Oh? I have an interest in entomology, and when they mix it with symbolism - it's even better. You think you could recommend me any other thing to read with particular topic?
To go a bit further back into the nineteenth century, Edgar Allan Poe has a splendid little short story called "The Sphinx" that you might find of interest.
Later on, of course, there's Stoker's
Dracula. The character Renfield ingests insects in hopes of altering his being (consumption => metamorphosis => Kafka). There's also something insect-like, bat-like, and reptilian about Dracula himself.

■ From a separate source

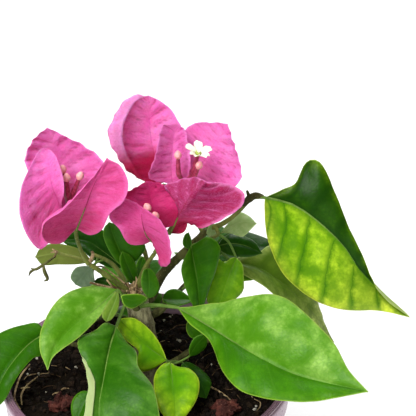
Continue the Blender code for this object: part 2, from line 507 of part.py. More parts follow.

Philip K. Dick has some very explicit references to insects in his short stories from the fifties, specifically "The Father-Thing" (in which metallic insect-like creatures masquerade as humans) and "The Hanging Stranger" (which features insect-like things from an alternative dimension; they even have "stingers"
).
More recently, China Miéville employs insect imagery for several of the characters in his
Bas-Lag trilogy (there's a certain race of beings that have human bodies and insect heads, with "mandibles," as I recall).
I'm mostly interested in insect imagery as it relates to a culturally normative sense of animal hierarchy. When we anthropomorphize dogs, for instance, we tend to see them positively, or as figures of "good"; insects, on the other hand, often exude malice and conjure up dread in characters. Their relationship to our concept of "the other" is very interesting.